Fired!

Back to work. Back to XYZ. (November 2013)

After two months on the job, my two bosses got cold feet and didn’t want to sign off on the changes I advocated. My proposals would mash up a lots of toes (change reporting lines, push a new work culture, require us to find some people new jobs, expose poor management oversight, etc). My bosses lost their bluster from a few months back and instead wanted me to draft a softer change process to span a two- to three-year timeframe.

That wasn’t, however, what we had agreed to during the hiring process, to operate at a snail’s pace, sweeping the problems under the corporate rug. We had originally agreed to a process of 6 to 12 months.

I decided, the hell with it. I’ll just try to ram the changes through. I was after all an executive Vice President with secretary and all the trimmings. What’s the point of having VP powers if I didn’t use them? If I was going to fail, I wanted to fail fast. I’d either break through the crust of corporate culture or I would get fired and could move on.

They fired me. Actually, we signed a contract a few weeks later which “dissolved our working agreement in mutual understanding”.

Now there are many, many people in the world, but relatively few with whom we interact, and even fewer who cause us problems. So when you come across such a chance for practicing patience and tolerance, you should treat it with gratitude. It is rare. Just as having unexpectedly found a treasure in your own house, you should be happy and grateful toward your enemy for providing you that precious opportunity. – Dalai Lama XIV

The 101% honest truth is that I wasn’t angry about the dismissal. I didn’t get mad. I didn’t throw away their emails or telephone numbers. I even told Mr. CTO as he escorted me out the door, “No hard feelings”.

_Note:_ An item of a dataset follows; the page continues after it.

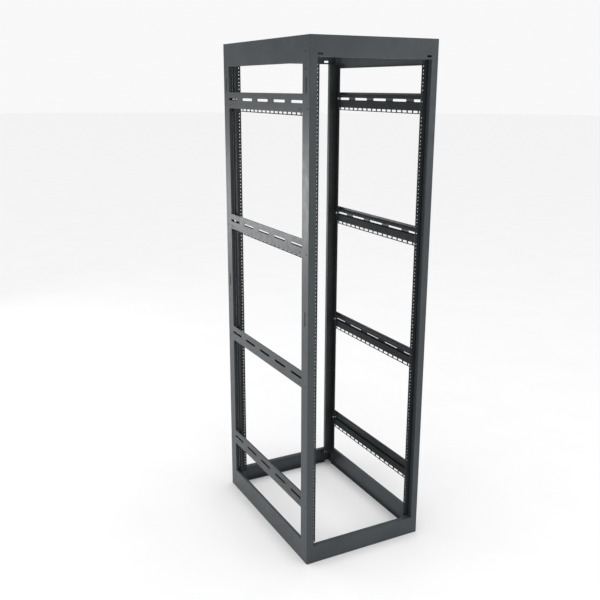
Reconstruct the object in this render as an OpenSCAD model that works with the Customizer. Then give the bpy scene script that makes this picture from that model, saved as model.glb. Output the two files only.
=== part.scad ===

Yes, I was super exhausted, disappointed in the people I had believed in, but I wasn’t bitter. I gave it my best. More important to me was that I stayed true to myself and my values. If they didn’t want that in their organization, then not working together was best for all of us. They could find someone better suit-ed to their goals and I could get back to traveling.

The real me was out. Out of a job… but free to explore again. That’s the positive part.

The negative side of the story was that my soul had been almost totally soured, stripped back to the cold, old days when I was slaving in Berlin. Over the 82 days I worked at XYZ, I gradually but almost totally lost sight of my North Cape goals.

One expression of this was that I stopped writing in my gratitude journal. Back in France, during the month of August 2013, I had 24 “grateful” entries. However, for my first month of work (September) there were only 16 entries. In October I was down to 14. In November, my last month working at XYZ, there was only …one!

By the end of my time at XYZ, I was working 80 hours a week (even more than in Berlin). I’d stopped practicing mindfulness, meditating, enjoying every flavor of every bite of each meal. I didn’t put people before work.

Perhaps this description is a little black and white, a little hard. I did go to the movies and visit a very good friend in Rotterdam. Furthermore, I did take the actions at my job, fully consciously of the fact that it was in my own best interest (love me first, live my values).

I guess a better way of looking at things would be thusly: Leaving my Berlin job and cycling to the North Cape was “two steps forward”. Working at XYZ was “one step back”.